Si: Modular storytelling is the simple answer. You know, I would go into a project having some sense of where it was going to end, however long away that is, and you never know how long that is, whether it will last six episodes or 24 episodes, of 100 episodes, so you have to have something more nebulous than perhaps otherwise would be the case that you’re working towards that you can set up. But to get there, I create smaller, modular stories, which each have their own ending, and they should each be guided by a different controlling idea to keep it efficient and to keep it tight.   And then that story ends, it should have some sort of emotional payoff, and then the next episode starts. If you’re doing it well, the reader doesn’t feel as if they are jumping between two different books. It feels essentially like a sequel, rather than a whole new film.

But that’s the only way I can do it. I know there’s – we used to joke, me and my editor, that you could just Claremont it, which is you throw in some strange foreshadowing. You don’t even need to know what that will eventually be.

G.D.: You may never even need to come back to it.

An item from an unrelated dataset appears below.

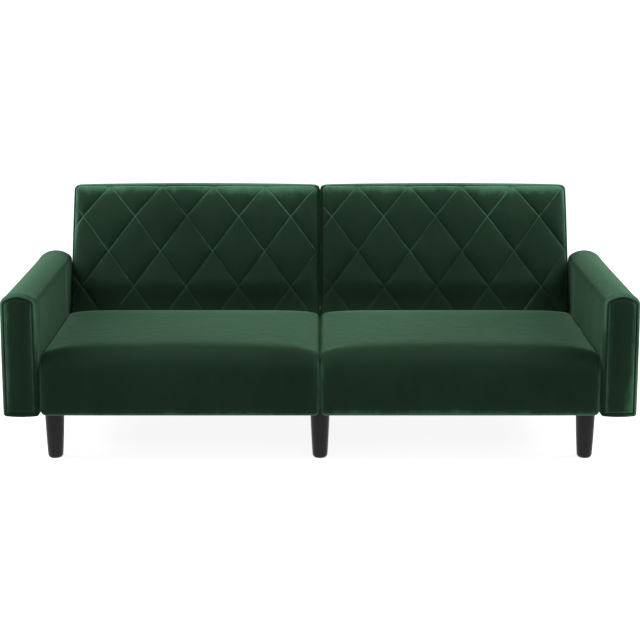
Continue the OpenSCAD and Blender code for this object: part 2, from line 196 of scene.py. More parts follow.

Si: Exactly. Cyclops is running down a hallway and sees a door, “Oh, I don’t remember seeing that door here before.” And then three episodes later, “I’m going to see what’s in that door.”

So there’s people who do that stuff, and they do it very well, it’s just not how I am able to work.

G.D.: You’ve been talking about working on a number of titles. As far as writing process, do you work on one book at a time, or how does it go?

Si: I’m quite ritualized about it, and it’s probably dangerous because it means I can’t be any faster or slower than I am. My process is that I will sit down on Monday with a plot in front of me very loosely written. I will spend Monday chopping it up into pages and starting to divide those pages into note form panels.

Tuesday will be spent dividing everything up even tighter into what will happen in those panels, and I start defining what will be said in each of those panels.

Wednesday is converting all of that into real dialogue.

Then Thursday and Friday, which I like to think of as my holiday days, when I can actually put on some music, that’s when I write the panel descriptions. You can kind of do that on autopilot.

That’s how it should work. In practice, you have to spend half the time putting out fires on other projects and it always gets mixed up, but that’s the kind of structure I try to adhere to.